SUNY Series in Global Modernity. Albany, NY: SUNY Press, 2019. xiv, 234 pp. (B&W photos.) US$95.00, cloth. ISBN 978-1-4384-7621-6.
Shih-Diing Liu’s new book, The Politics of People: Protest Cultures in China, is a monograph finished with courage and ambition, especially since social scientists often avoid venturing into research on elements of culture that are hard to capture. It is also one among very few bold attempts to examine, together, the contentious politics of mainland China, Hong Kong, and Macau. The elegance with which Liu weaves these stories and the case details he presents are good reasons to include his volume in both area studies and theoretical reading lists.
This book is divided into three sections. Section 1 examines the relations between “body and state,” with the first chapter on “embodied practices of citizenship” and the second on “migrant workers’ right to appear.” On the political uses of the body, the author introduces various forms of embodied action, such as walking collectively, covering faces, kneeling down, mobilizing participation of the elderly and children, protesting nakedly, threatening with death, resisting through suicides, deploying funeral symbols, and staging unapproved mourning. All these tactics, most of which have been examined by previous studies, do carry dramatic characteristics, and therefore it is reasonable that the author revisits them from a performative perspective. Liu does a good job of analyzing those familiar forms of protest through a new theoretical angle.

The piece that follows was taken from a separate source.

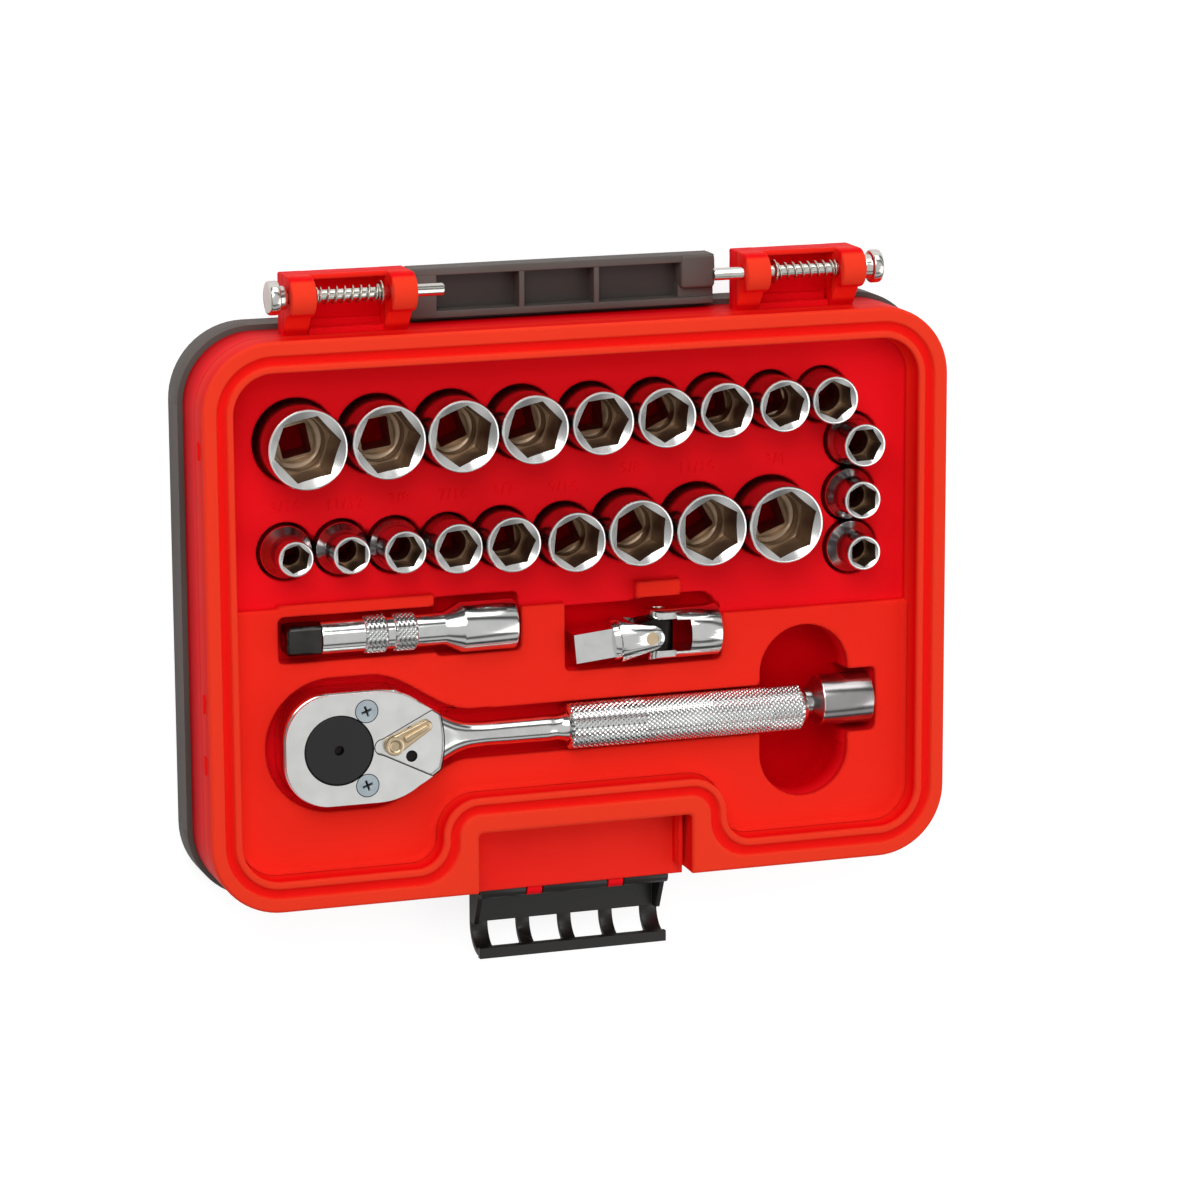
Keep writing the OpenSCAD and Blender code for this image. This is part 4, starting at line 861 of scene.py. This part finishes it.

In chapter 2, the author dives into an original but somewhat thin analysis of how migrant employees of a company called Artigas launched their protest, aiming to show “how the body serves as a temporary site of political self-expression” and “how collective bodily presence exerts limited yet crucial performative force” (82–83). These are wonderfully framed questions, but the promised discussion of embodied actions and performative tactics is not well-delivered. More importantly, for a book on protest cultures in China, readers might reasonably wonder why only migrant workers, rather than other social groups—for instance the peasants who account for fully half of the population—were selected for examination.
Section 2, which includes chapters 3 and 4, is on the “politics of articulation.” Chapter 3 uses an “interactive political process approach” to “discover the mechanisms shaping why a protest emerges and how it unfolds” (87). Liu is on strong ground when he contends that the appropriation of the state’s symbolic resources (such as discourses, slogans, and directives)—which provides necessary legitimacy and leverage for struggle (88)—is the most important characteristic of protests staged in mainland China. While this is not theoretically groundbreaking (Kevin J. O’Brien and Lianjiang Li got there first with their “rightful resistance” framework), the added empirical meat is valuable.
Elements of performative politics are easier to grasp in chapters 4, 5, and 6, perhaps because the protests in Hong Kong and Macau are more dramatic in themselves, or perhaps the author is more familiar with these two cities (due to more media reports and relatively easy access to interviewees), which makes it possible for him to offer readers more information on embodied actions there. Chapter 4 compares Hong Kong’s 2011 occupy movement with the one that emerged in 2014, showing how a distinctly new political form vis-à-vis the state was invented through the practice of popular participation, encampment, consensus-making, and new modes of self-governance. He also demonstrates how protesters utilized everyday resources to construct the movements’ meanings, turning the spaces of appearance into temporary sites of cultural performance (139).
Chapters 5 and 6 make up section 3, which is on cultural resistance. Chapter 5 treats “political protest as artistic practice.” It examines the specific roles that art and aesthetics play in mainland China’s and Hong Kong’s popular political activities (with more attention paid to the latter). Chapter 6 introduces Macau’s cyberpolitics, showing that the manipulation of images, egao in Chinese and “spoofing” or “mocking” in English, allows citizens to “voice dissent and contest the authorized meanings and discourses produced by the government” (177).
When presented with a book on protest cultures in China, readers would normally expect to see a monograph overwhelmingly focused on the country’s mainland. The author’s inclusion of Hong Kong and Macau is laudable but sometimes hard to follow because the book lacks a rigorously constructed, integrative theoretical framework for systematically comparing the protest cultures of the three regions. Although the author makes good use of performativity and associated concepts, an explicit discussion of how this book has contributed to political culture theory in general would have been welcomed.
All in all, Shih-Diing Liu’s book is a welcome addition to the studies of contentious politics in China. Readers, particularly those interested in how protest cultures in Hong Kong and Macau contribute to performative resistance throughout greater China, will find much to enjoy.